The Colorado Rockies added a fresh arm to their rotation for their weekend series against the Seattle Mariners. Ryan Castellani, a second-round pick of the Rockies in the 2014 draft, is set to replace Chi Chi Gonzalez, who was placed on the 10-day injured list on Friday. Castellani will make his major league debut on Saturday against a Mariners lineup that has been right around average during the early part of the 2020 season.
It has been somewhat of a journey to the majors for Castellani, who was considered a bit of a reach—although a fairly polished one, especially given his age—when drafted as an 18 year old fresh out of high school. He has never made any top 100 prospects lists, though he did find himself on some publications’ prospect radars as a potential mid-rotation starter following a stretch of three seasons—his first three as a pro—in which he walked fewer than three batters per nine innings and posted decent ERAs, especially for being roughly three years younger than the average player in the Northwest, South Atlantic, and California Leagues.
Castellani became a bit more hittable once making the leap to Double-A in 2017, surrendering twice the amount of home runs as he did in 2016 despite pitching in much worse environments for hitters. The notoriously pitcher-friendly Eastern League didn’t treat Castellani much better in a repeat year in Hartford in 2018, when Castellani’s ERA bloomed to 5.49 thanks in large part to almost five walks per nine innings.
That performance prompted some changes for Castellani, whom the Rockies sent to the Arizona Fall League following the completion of the 2018 minor league season to work on pitching with an adjusted arm slot. Castellani racked up a lot more strikeouts than usual that fall, and the increased rate of punch outs continued into 2019. The tall, well-built right-hander struck out nearly 10 batters per nine innings at Triple-A Albuquerque but his season was cut short due to an elbow injury, which was diagnosed after a bad start in late April and contributed to a stretch of poor outings prior to him being shut down.
Castellani underwent surgery to remove some bone chips in his right elbow and rehabilitated in time to once again participate in the Arizona Fall League, where the now 24-year-old pitcher was dominant in seven starts (albeit with a limited pitch count). He resumed his newfound ability to strike batters out, compiling 20 Ks in 16 2/3 innings while posting a 2.16 ERA against the type of notoriously good competition the AFL usually has to offer. And now, Castellani will get the chance to show he can pitch effectively against the highest level of competition.
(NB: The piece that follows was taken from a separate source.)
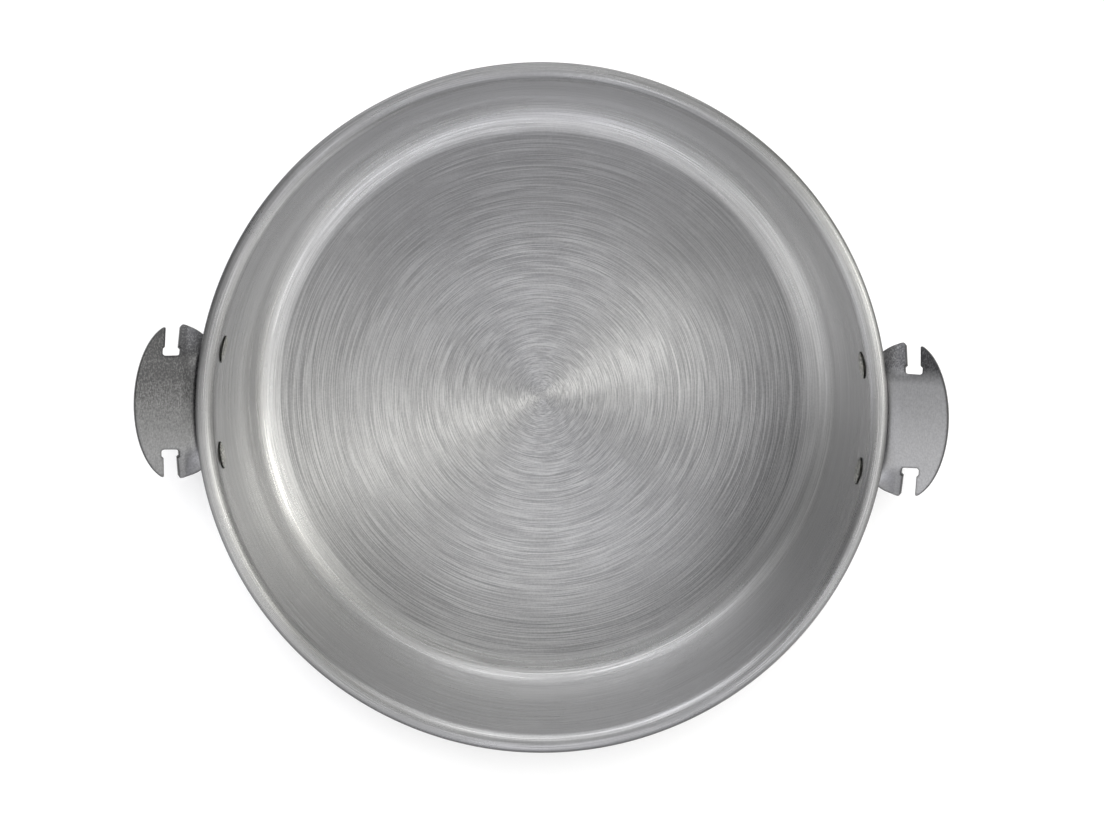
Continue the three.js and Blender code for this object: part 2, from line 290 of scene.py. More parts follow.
def shell_profile():
    """Half section of the spun shell, from the underside's middle round to the floor's middle."""
    nose = LIP_THICKNESS / 2
    under_lip = RIM_Z - LIP_THICKNESS
    heel = arc((OUTER_RADIUS - HEEL_FILLET, HEEL_FILLET), HEEL_FILLET, -90, 0, HEEL_STEPS)
    under_centre = (OUTER_RADIUS + LIP_UNDER_FILLET, under_lip - LIP_UNDER_FILLET)
    under = arc(under_centre, LIP_UNDER_FILLET, 180, 90, UNDER_LIP_STEPS)
    lip = arc((LIP_RADIUS - nose, RIM_Z - nose), nose, -90, -10, NOSE_STEPS)
    crown = arc((LIP_RADIUS - LIP_CROWN, RIM_Z - nose), LIP_CROWN, 0, 90, CROWN_STEPS, nose)
    mouth_centre = (INNER_RADIUS + LIP_INNER_ROUND, RIM_Z - LIP_INNER_ROUND)
    mouth = arc(mouth_centre, LIP_INNER_ROUND, 90, 180, MOUTH_STEPS)
    corner_centre = (INNER_RADIUS - FLOOR_FILLET, BASE_THICKNESS + FLOOR_FILLET)
    corner = arc(corner_centre, FLOOR_FILLET, 0, -90, CORNER_STEPS)
    points = [(0.0, 0.0)]
    points += between((0.0, 0.0), heel[0], FLOOR_RINGS)
    points += heel
    points += between(heel[-1], under[0], WALL_STEPS)
    points += under
    points += lip
    points += crown
    points += between(crown[-1], mouth[0], LIP_TOP_STEPS)
    points += mouth
    points += between(mouth[-1], corner[0], WALL_STEPS)
    points += corner
    points += between(corner[-1], (0.0, BASE_THICKNESS), FLOOR_RINGS)
    points.append((0.0, BASE_THICKNESS))
    return points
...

When Castellani is at his best, he’s capable of working in the mid-90s—all the way up to 97, in fact—with his fastball, although he generally settles in around 93-94 mph. He’s able to back it up with a slider that has a chance to be above average, but at this point, there’s not a lot beyond that. It would seem, then, that Castellani profiles best as a reliever, but the Rockies believe that his curveball can be a quality offering, with a change-up worthy of mixing in as well. And, with mechanics that look an awful lot like those of Max Scherzer, that makes Castellani an intriguing arm despite the fact that he’s never really put up great minor league numbers.
The key for Castellani on Saturday and beyond will be whether he can consistently throw strikes. He has struggled with that, even with the adjusted mechanics, ever since his repeat season at Double-A Hartford back in 2017. But if the work done by the Rockies’ pitching coaches so far in 2020 is any indication, Castellani could be a big surprise—and a major boon—for a rotation that is already receiving quality starts night after night.